### Instructions for the task
Sift the material for lines containing "handed", and return them.

### Items
"""
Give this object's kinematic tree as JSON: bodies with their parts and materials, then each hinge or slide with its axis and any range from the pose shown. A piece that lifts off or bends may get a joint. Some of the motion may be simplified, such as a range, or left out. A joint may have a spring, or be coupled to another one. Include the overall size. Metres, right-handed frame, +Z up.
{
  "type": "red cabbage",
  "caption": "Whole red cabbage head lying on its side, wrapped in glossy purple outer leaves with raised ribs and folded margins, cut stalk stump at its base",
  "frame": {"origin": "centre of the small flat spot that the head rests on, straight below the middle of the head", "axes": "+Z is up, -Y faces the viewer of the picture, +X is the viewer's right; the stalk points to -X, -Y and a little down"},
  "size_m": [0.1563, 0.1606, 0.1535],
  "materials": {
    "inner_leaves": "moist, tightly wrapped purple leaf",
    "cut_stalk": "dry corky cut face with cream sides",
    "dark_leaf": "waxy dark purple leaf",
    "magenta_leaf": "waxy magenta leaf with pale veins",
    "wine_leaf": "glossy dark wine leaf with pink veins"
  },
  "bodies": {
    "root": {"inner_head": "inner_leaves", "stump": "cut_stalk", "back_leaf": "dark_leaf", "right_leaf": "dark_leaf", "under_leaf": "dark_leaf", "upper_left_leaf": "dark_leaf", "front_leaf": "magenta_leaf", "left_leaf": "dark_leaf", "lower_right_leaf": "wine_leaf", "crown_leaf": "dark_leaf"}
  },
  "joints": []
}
"""
"""
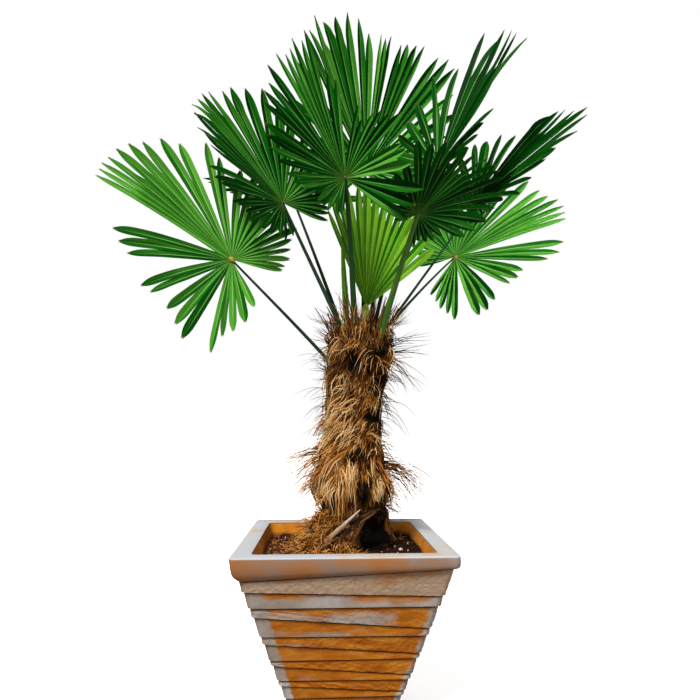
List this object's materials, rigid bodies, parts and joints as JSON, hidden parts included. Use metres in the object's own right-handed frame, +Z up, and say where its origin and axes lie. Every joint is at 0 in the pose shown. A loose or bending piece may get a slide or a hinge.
"""
### Result of the exercise
Give this object's kinematic tree as JSON: bodies with their parts and materials, then each hinge or slide with its axis and any range from the pose shown. A piece that lifts off or bends may get a joint. Some of the motion may be simplified, such as a range, or left out. A joint may have a spring, or be coupled to another one. Include the overall size. Metres, right-handed frame, +Z up.
List this object's materials, rigid bodies, parts and joints as JSON, hidden parts included. Use metres in the object's own right-handed frame, +Z up, and say where its origin and axes lie. Every joint is at 0 in the pose shown. A loose or bending piece may get a slide or a hinge.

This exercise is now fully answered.